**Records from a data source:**
===============

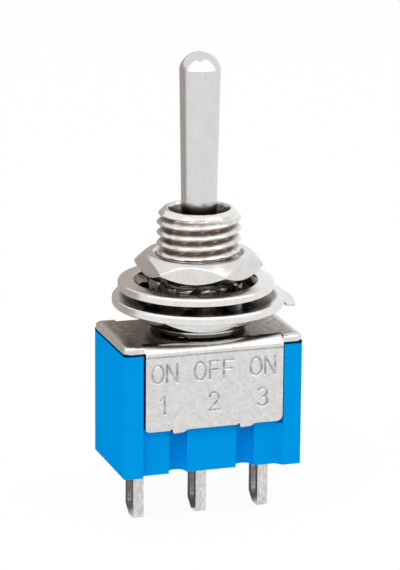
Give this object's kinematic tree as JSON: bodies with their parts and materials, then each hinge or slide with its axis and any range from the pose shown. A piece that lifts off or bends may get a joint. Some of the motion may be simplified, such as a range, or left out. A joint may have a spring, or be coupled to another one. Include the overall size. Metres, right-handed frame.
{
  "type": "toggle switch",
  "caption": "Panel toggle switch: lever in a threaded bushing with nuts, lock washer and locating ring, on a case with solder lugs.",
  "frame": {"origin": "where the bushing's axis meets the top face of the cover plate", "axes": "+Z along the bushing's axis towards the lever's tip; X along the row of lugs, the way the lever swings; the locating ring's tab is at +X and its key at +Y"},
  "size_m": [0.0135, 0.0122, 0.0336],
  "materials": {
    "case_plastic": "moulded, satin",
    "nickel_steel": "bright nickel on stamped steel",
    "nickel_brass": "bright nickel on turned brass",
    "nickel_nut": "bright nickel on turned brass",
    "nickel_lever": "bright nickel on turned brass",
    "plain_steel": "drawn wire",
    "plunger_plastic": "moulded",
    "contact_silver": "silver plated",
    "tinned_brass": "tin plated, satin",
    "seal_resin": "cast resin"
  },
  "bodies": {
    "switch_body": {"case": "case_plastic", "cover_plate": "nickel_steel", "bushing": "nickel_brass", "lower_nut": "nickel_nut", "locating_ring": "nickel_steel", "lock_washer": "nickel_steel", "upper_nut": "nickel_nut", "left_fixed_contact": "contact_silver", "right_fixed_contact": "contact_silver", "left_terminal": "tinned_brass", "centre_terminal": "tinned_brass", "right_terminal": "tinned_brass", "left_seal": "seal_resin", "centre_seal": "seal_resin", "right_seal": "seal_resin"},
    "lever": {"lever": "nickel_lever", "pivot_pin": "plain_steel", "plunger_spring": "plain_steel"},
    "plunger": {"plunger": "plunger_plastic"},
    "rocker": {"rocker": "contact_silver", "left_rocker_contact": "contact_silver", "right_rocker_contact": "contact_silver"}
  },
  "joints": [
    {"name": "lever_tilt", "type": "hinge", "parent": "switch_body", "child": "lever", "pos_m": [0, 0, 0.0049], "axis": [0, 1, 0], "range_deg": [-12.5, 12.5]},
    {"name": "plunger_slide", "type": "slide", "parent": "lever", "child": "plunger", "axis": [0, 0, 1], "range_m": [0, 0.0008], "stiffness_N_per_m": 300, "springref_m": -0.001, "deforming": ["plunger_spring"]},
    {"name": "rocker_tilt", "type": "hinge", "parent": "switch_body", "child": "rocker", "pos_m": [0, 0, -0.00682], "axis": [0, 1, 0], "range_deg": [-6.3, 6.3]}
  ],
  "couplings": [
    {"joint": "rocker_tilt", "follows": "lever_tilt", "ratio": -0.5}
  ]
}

===============

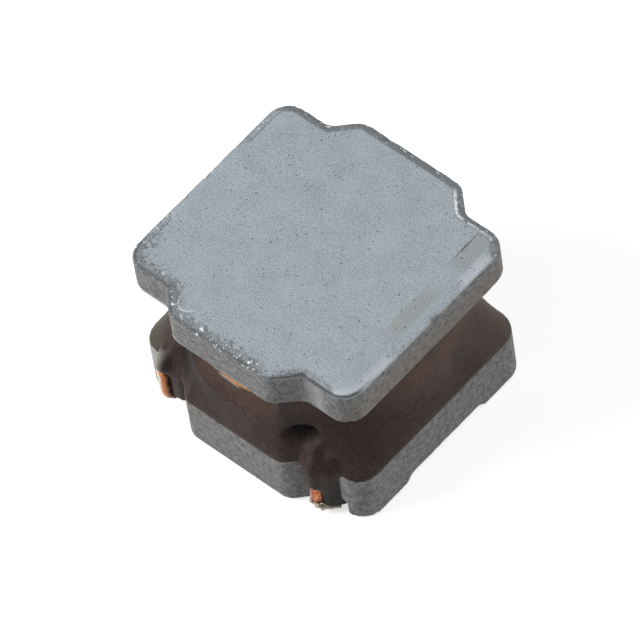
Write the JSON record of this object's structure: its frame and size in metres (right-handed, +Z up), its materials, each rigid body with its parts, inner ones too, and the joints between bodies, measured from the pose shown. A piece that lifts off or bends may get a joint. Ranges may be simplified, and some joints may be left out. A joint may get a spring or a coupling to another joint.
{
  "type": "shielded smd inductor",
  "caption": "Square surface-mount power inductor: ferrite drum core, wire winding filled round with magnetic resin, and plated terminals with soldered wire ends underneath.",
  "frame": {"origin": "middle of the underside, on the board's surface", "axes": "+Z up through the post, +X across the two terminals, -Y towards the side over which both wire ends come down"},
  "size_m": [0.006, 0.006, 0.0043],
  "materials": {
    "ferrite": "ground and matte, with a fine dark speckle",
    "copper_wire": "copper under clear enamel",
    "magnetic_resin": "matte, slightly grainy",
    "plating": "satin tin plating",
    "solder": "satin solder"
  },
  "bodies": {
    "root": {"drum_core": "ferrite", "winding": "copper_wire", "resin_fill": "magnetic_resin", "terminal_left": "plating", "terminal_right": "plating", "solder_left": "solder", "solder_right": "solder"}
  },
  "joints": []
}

===============

**DO THIS:** Gather each line of the listing containing the word "slide" and show it.

**CORRECT RESULT:**
Give this object's kinematic tree as JSON: bodies with their parts and materials, then each hinge or slide with its axis and any range from the pose shown. A piece that lifts off or bends may get a joint. Some of the motion may be simplified, such as a range, or left out. A joint may have a spring, or be coupled to another one. Include the overall size. Metres, right-handed frame.
    {"name": "plunger_slide", "type": "slide", "parent": "lever", "child": "plunger", "axis": [0, 0, 1], "range_m": [0, 0.0008], "stiffness_N_per_m": 300, "springref_m": -0.001, "deforming": ["plunger_spring"]},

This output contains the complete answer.